As a matter of fact, billions of users with their respective online behaviors are feeding Facebook and Google with the nutrition they need for overwhelming control over the market. Embracing countless amounts of data and people’s online activities, Facebook and Google could thrive from all the resources and information that no other market players could ever get hands-on. Willingly, not even the U.S. government could possibly acquire such a massive amount of data that is detailing people’s daily life. Therein, Facebook and Google transformed from an ordinary internet company to an integrated online platform for all businesses for the past decades.

Currently, it is beyond imagination for a business owner to conduct advertising and marketing propaganda without interaction with Facebook and Google. An indispensable role being played by Facebook and Google are somehow equally influential compared to government regulators. An interesting fact is that although all business runners and regulators are all aware of what Facebook and Google really are, it is more than challenging to shake their position in the global market, let along the pioneering roles they are playing at the U.S. market.

How Misinformation and Disinformation Come?

Regardless of our rooted daily usage of Facebook and Google, some in the U.S. congress may think differently on the indispensability of these companies and the power they have. Critical topics concerning all internet users are ethics and information safety. Any company in possession of such an amount of user data would call for regulatory concerns, whereas when it should be a simple problem to take proper control over Facebook and Google, a lack of up-to-date legal clauses rendered the problem tougher than it should have been.

According to the current U.S. Antitrust Laws, most of the legal regulations reside on traditional trust issues on a non-digital basis rather than online business activities. An overtly old definition of monopoly is to make a judgment upon the rising prices manipulated by the monopolies. Nevertheless, Facebook and Google bear no intention to raise the market cost, nor have they shown any sign to lower it. It is hard to apply an Antitrust Law enacted since the late 19th and early 20th centuries on modern companies, especially in that the Antitrust Law of American shed light mostly on conventional industries like mining and oil conglomerates.

Pic 1. April 10th, 2018, file photo Facebook CEO Mark Zuckerberg at FTC joint hearing

Without an applicable definition from the law clauses, the Federal Trade Commission has to use proper terms when opening the antitrust investigation into large companies like Facebook and Google. Therein, misinformation and disinformation became the terms for Facebook and Google in their handlings of massive user data acquired and used without legal regulations.

In particular, when Facebook CEO Mark Zuckerberg appeared at the FTC joint hearing, misinformation has been termed as inappropriate usage of user data without clear and full disclosure of their methodologies; meanwhile, disinformation was a generalized description of selectively unraveling the full picture of all data Facebook possess when it faces the business market. Social media, the place where the user population is heavily concentrated, has been the primary focus of FTC toward Facebook as grey areas in data collection as well as information uses are happening more frequently than the public realize.

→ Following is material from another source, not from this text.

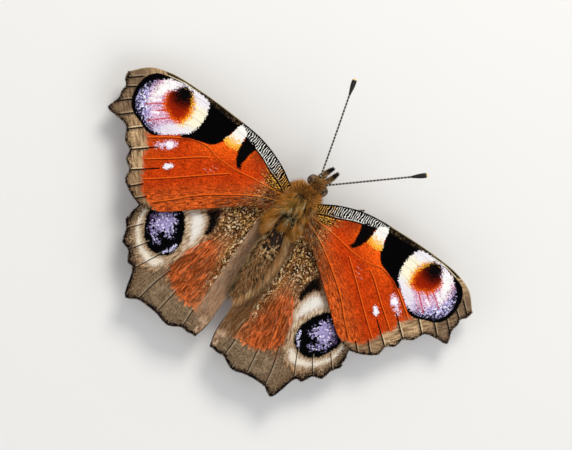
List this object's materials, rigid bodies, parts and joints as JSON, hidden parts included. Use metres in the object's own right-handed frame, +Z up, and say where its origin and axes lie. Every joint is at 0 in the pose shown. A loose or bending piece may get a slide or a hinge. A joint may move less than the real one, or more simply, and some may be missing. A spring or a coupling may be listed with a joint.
{
  "type": "peacock butterfly",
  "caption": "Life-size butterfly at rest with its four scalloped, eye-spotted wings spread flat, head turned to its right, standing on four legs.",
  "frame": {"origin": "on the floor, below the middle of the insect's outline", "axes": "+Z up, the head points to -Y, and +X is the butterfly's own left"},
  "size_m": [0.0602, 0.0432, 0.0105],
  "materials": {
    "thorax_pile": "dense rust-brown hair, olive along the middle and near black at the rear",
    "head_pile": "short brown bristling hair, black-tipped on the palps",
    "abdomen_scales": "dark brown scales speckled with black and gold",
    "eye": "glossy dark brown facets in faint bands",
    "antenna": "black shaft with fine white rings, black club with a pale tip",
    "horn": "dark amber brown horn",
    "forewing_scales": "matt rust red dusted scales with black, cream, yellow and lilac marks and a brown border",
    "hindwing_scales": "rust red and brown scales with a black and lilac eyespot and a grey-brown border",
    "leg_scales": "pale brown scales over dark horn"
  },
  "bodies": {
    "root": {"thorax": "thorax_pile", "head": "head_pile", "abdomen": "abdomen_scales", "proboscis": "horn", "eye_left": "eye", "antenna_left": "antenna", "palp_left": "head_pile", "forewing_left": "forewing_scales", "hindwing_left": "hindwing_scales", "leg_fore_left": "leg_scales", "leg_mid_left": "leg_scales", "leg_hind_left": "leg_scales", "eye_right": "eye", "antenna_right": "antenna", "palp_right": "head_pile", "forewing_right": "forewing_scales", "hindwing_right": "hindwing_scales", "leg_fore_right": "leg_scales", "leg_mid_right": "leg_scales", "leg_hind_right": "leg_scales"}
  },
  "joints": []
}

Are Google and Facebook Being Too Powerful?

While there is no conclusive research on the extent to which Google and Facebook wield their powers over the market or the regulatory offices, it is unarguable that the two companies are already rooted deeply in our lives and is way more powerful than normal. It is hard to think of a company that could even rival against Facebook and Google in their respective territory, not even Microsoft and other IT giants considering their smaller coverage of data sources into the general public.

Another clear indicator of their overwhelming power could be drawn from the public appealing of breaking up the big techs like Facebook and Google by U.S. senators and congressmen from Washington D.C. and other states. Barry Lynn, the executive director of Open Markets Institutes said, “The world is going to be better off after we break up these companies,” and similar voices came from senator Elizabeth Warren’s presidential campaign billboard. It is no longer a public debate among people that if Facebook and Google are too big to a normal and regular market.

Pic 2. Senator Elizabeth Warren’s Presidential Campaign Billboard

What Can Be Done So Far?

More and more voices since FTC’s joint hearing on IT giants are to break up companies like Facebook and Google so as to cast limits on their thriving business empire. However, it raises a legal problem to simply ban a company from merge and acquisition or normal business growth because of its company size. Furthermore, it is not necessarily the market share of a certain company that gave birth to the antitrust problem, it is the way companies treating data and private information that raises public concern.

Personally speaking, I believe that one should first recognize the problem before he/she could come to a possible solution for the information usage issue. The status quo is misinformation and disinformation thanks to the wide application of user data throughout our regular activity. Facebook and Google are taking advantage of the grey area in the U.S. Antitrust Law and use the information to the extent best benefit their ongoing businesses. For instance, information retrieved from a search engine or ‘like’ clicking behaviors are being taken directly for the better advertising on their own website regardless of the willingness and legal rights of doing thusly. FTC’s hearing and investigation among leading companies are an exploration to establish industry standards to better regulate the market and protect the public.

With the problem been identified, I am prone to Patricof’s idea in publicizing the data so as to equalize the right of using or banning with one universal standard. Patricof said to the CNBC, “The amount of data available to Facebook and Google, which only increases each time the companies acquire smaller competitors, puts them in an unfair position.” By putting all legal data together with equal rights to access them might actually be a viable way to cast a better limit on Facebook and Google. Compared to arbitrarily ban business giants from further merging companies, or to simply segregate them with legal actions, granting fair rights and transparent policies on information usage might bring us a promising future.